La Digital Platform for Attorneys (DPA) est sur les rails. Concocté et financé, à hauteur de 1,5 million d’euros, par l’Ordre des barreaux francophones et germanophone (Avocats.be) et l’Ordre des barreaux flamands (OVB), ce nouveau système informatique offre aux avocats un accès en ligne unique, pour tous leurs contacts avec l’institution judiciaire. Via cette plateforme digitale, qui est actuellement en phase de test auprès d’un groupe limité d’utilisateurs avant d’être élargie à l’ensemble des membres des barreaux, les avocats pourront déposer leurs conclusions et autres pièces sous forme électronique auprès des greffes des cours et tribunaux. Les avocats payeront une redevance à l’Ordre pour chaque dépôt de conclusion.

Jean-Louis Joris (Avocats.be) :
Jean-Louis Joris (Avocats.be) : “On a parfois l’impression d’être au 19e siècle.”© PG/Thierry Dauwe

Cela signifie-t-il que la justice s’est enfin informatisée ? Non. Si les cours d’appel, les tribunaux du travail et certains tribunaux du commerce et de première instance sont passés au e-deposit (dépôt électronique), ce n’est pas le cas des autres juridictions, qui fonctionnent encore exclusivement avec le bon vieux papier. Jusqu’à présent, les avocats y déposaient donc leurs conclusions par courrier recommandé, par fax, ou en se rendant sur place. ” On a parfois l’impression d’être au 19e siècle “, soupire Jean-Louis Joris, administrateur et responsable informatique chez Avocats.be. Avec la DPA, même si le tribunal avec lequel l’avocat communique n’est pas encore entré dans l’ère numérique, ses conclusions seront acheminées au greffe d’un simple clic. Les représentants des avocats ont en effet signé un partenariat avec Unified Post, qui convertit les documents électroniques en format papier et les transmet au tribunal. Une sorte de numérisation inversée.

Bons de greffe

D’autres projets viendront ensuite se greffer sur cette DPA. Un service d’échange sécurisé d’informations, baptisé e-box, permettra aux avocats de communiquer avec les greffes, et notamment d’obtenir la signification d’un jugement de façon électronique. Aujourd’hui, pour obtenir copie d’un jugement, un avocat doit se rendre sur place. Il n’est pas rare, surtout en droit pénal, qu’un avocat se fasse lire une décision qui le concerne par téléphone. Un système de paiement électronique des droits de greffe est également en développement. Les tribunaux ne sont en effet pas équipés de lecteurs de cartes : les paiements se font en cash ou… en bons de greffe, l’un des derniers avatars des archaïques carnets de chèques.

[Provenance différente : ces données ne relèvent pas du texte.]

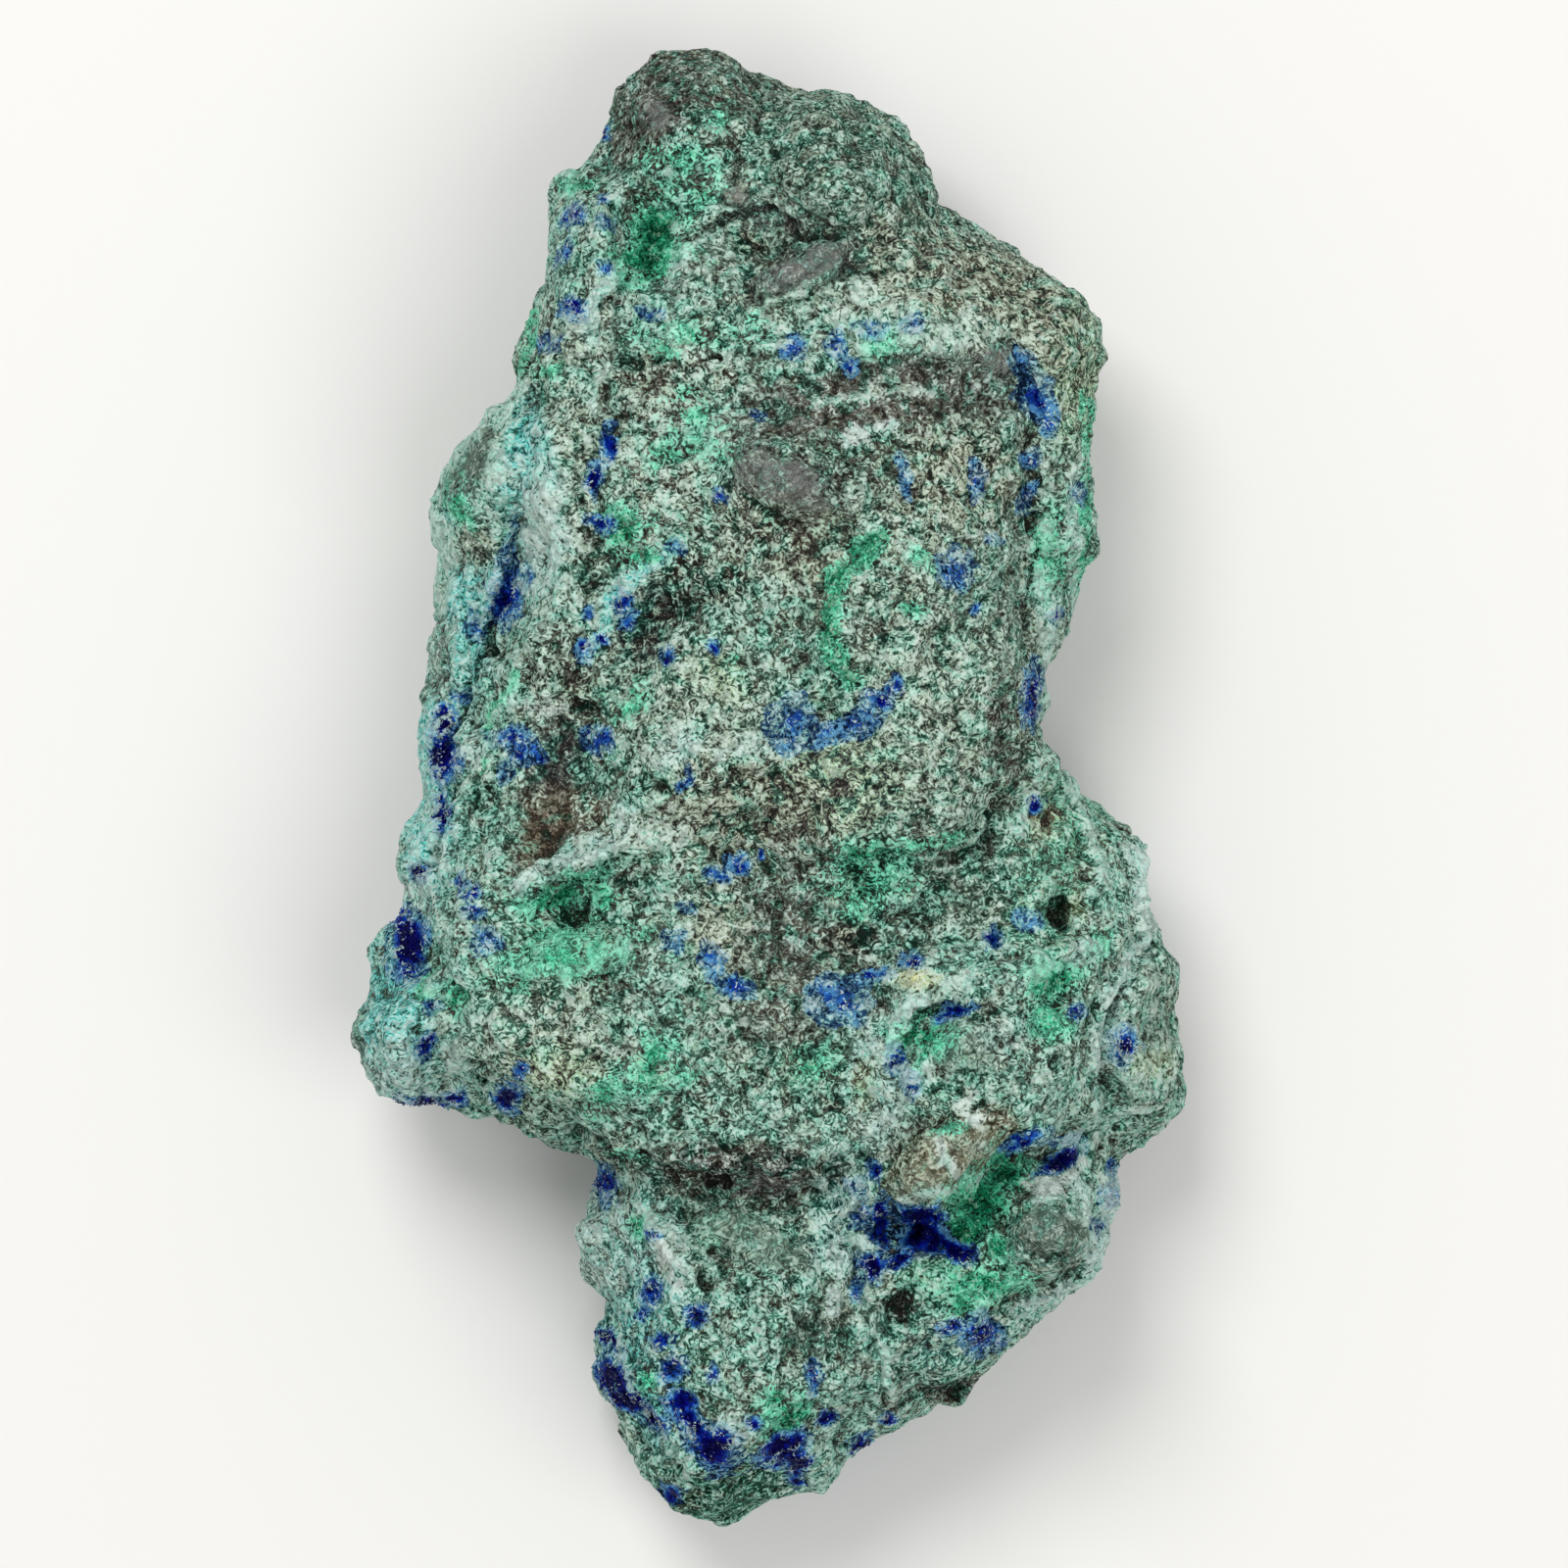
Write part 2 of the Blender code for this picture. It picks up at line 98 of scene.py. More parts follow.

Avec tous ces projets digitaux, les représentants des avocats suppléent aux carences d’un département de la justice certes sous-financé, mais qui s’est révélé incapable de développer un système informatisé digne de ce nom. ” C’est une véritable révolution pour l’Ordre, explique Jean-Louis Joris (Avocats.be). Cela ne fait pas partie de nos missions légales, mais si nous ne le faisons pas, le risque est que rien ne bouge. Cela nous fait entrer dans une sorte de démarche entrepreneuriale, avec des budgets et un équilibre financier à trouver. C’est un peu angoissant, mais nous sommes en train de réussir notre pari. ”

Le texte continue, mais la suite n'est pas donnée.